- _Requirement_
Identify, in the records below, every line where the string "from" appears, and copy each such line.

- _Input material_
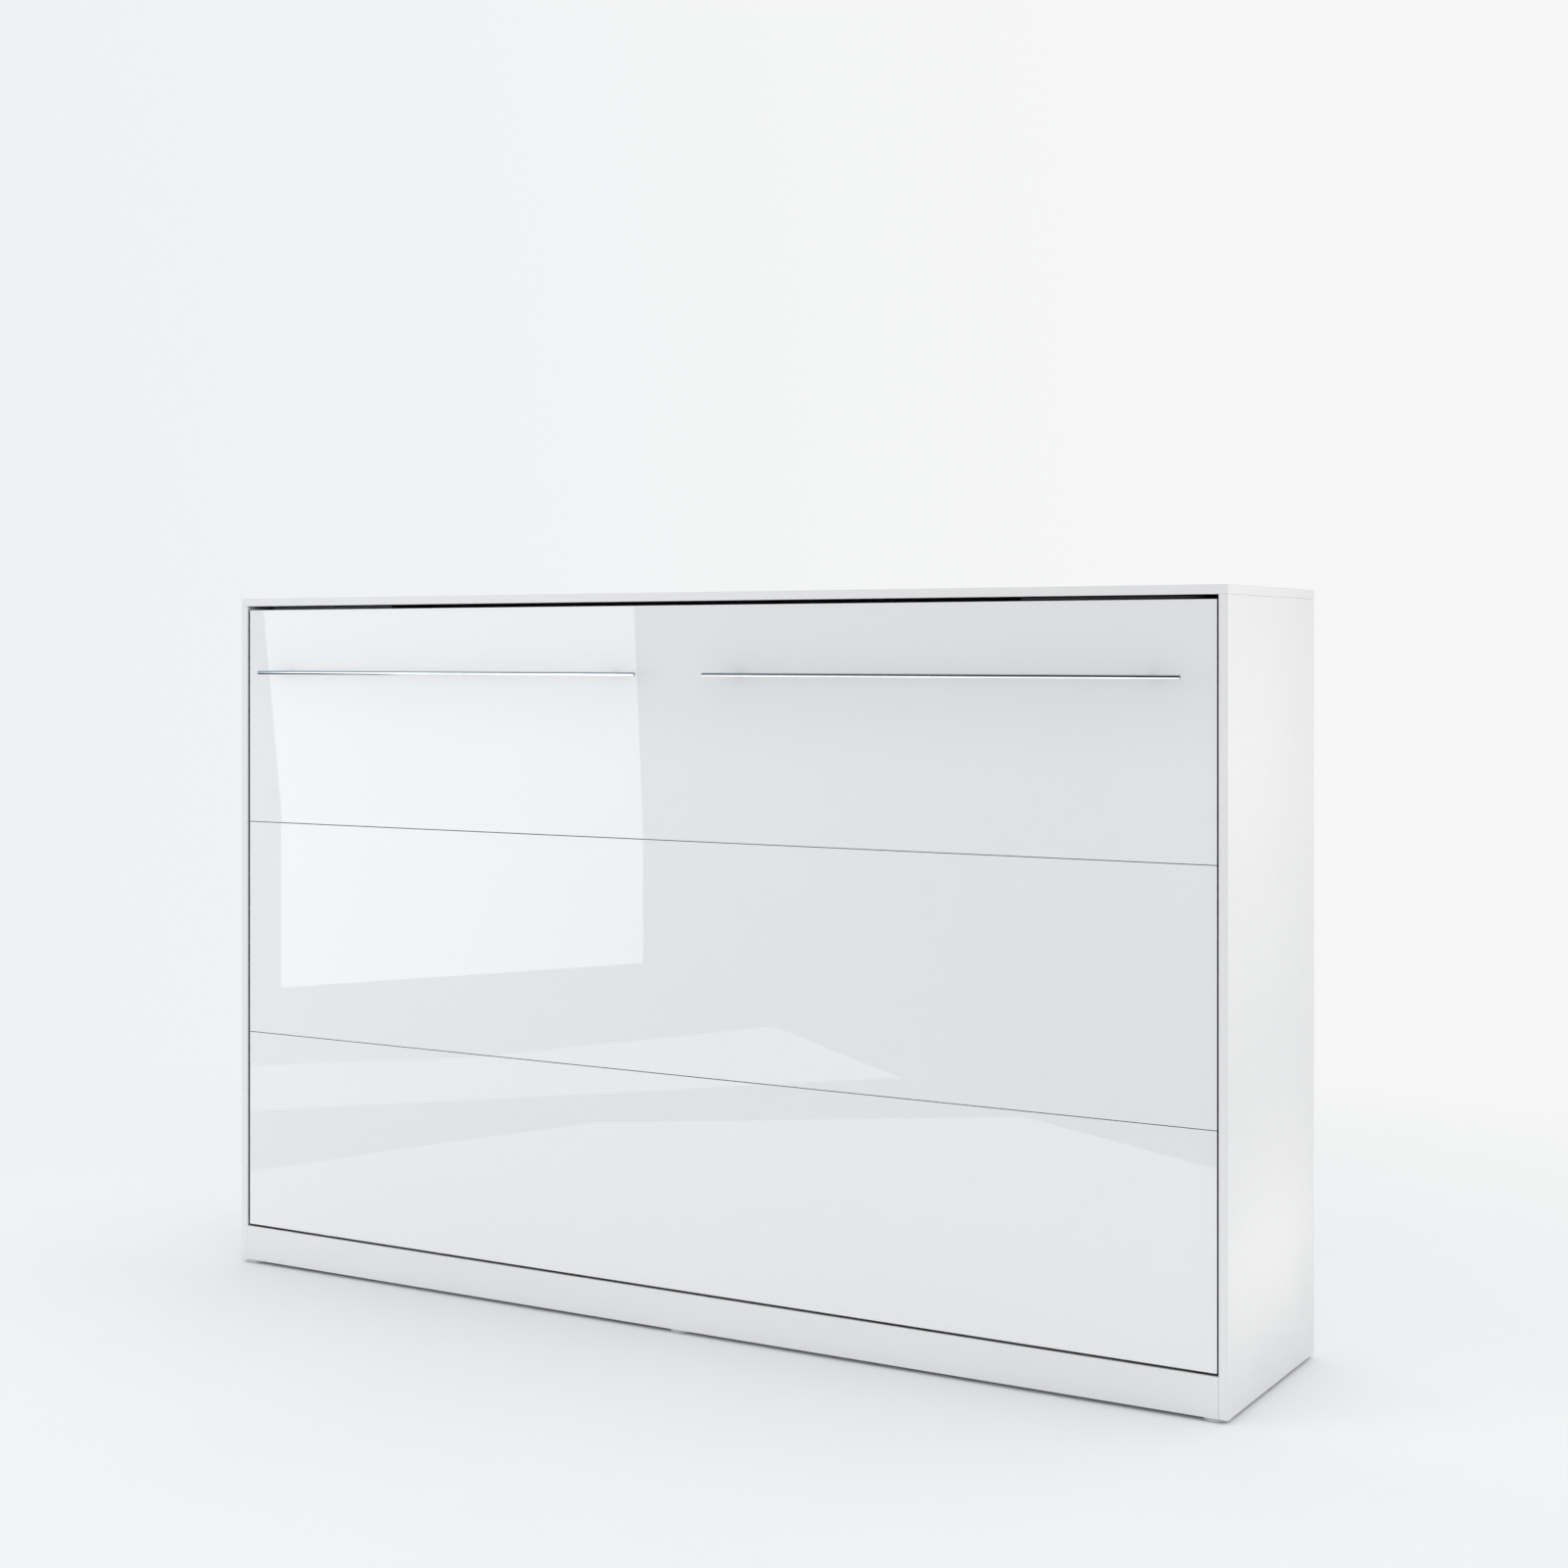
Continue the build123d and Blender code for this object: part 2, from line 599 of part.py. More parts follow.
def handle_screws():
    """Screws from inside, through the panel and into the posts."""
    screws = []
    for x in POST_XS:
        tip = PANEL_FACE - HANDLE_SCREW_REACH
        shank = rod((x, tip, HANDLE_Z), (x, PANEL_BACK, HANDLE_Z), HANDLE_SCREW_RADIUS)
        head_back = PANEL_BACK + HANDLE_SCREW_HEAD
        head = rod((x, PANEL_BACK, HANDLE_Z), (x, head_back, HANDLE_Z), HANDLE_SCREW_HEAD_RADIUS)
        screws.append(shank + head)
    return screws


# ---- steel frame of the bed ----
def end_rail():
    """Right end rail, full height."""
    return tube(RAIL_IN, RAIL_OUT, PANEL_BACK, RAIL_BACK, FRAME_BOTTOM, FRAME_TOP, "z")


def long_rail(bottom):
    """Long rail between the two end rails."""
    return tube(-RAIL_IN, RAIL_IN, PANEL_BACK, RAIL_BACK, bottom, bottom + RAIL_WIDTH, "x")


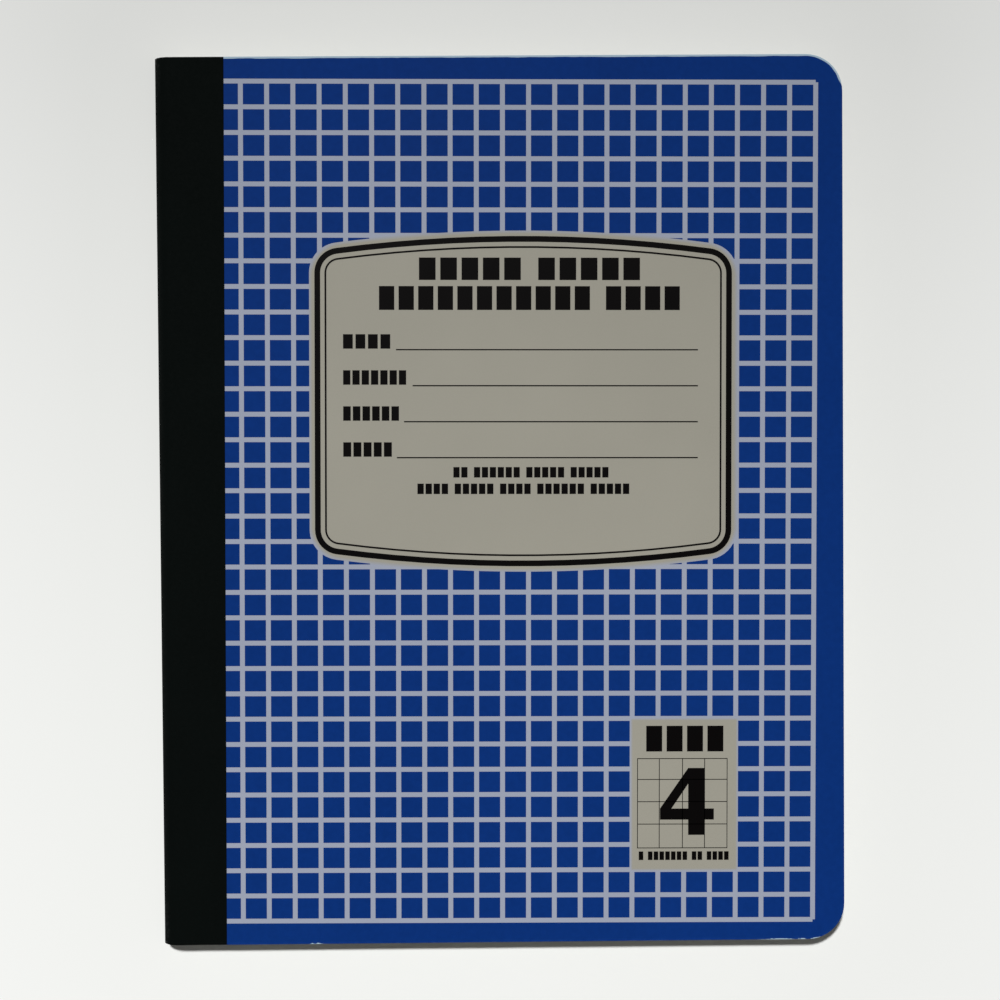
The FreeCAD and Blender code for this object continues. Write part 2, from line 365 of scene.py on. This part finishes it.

- _Reply to the task_
Continue the build123d and Blender code for this object: part 2, from line 599 of part.py. More parts follow.
    """Screws from inside, through the panel and into the posts."""
The FreeCAD and Blender code for this object continues. Write part 2, from line 365 of scene.py on. This part finishes it.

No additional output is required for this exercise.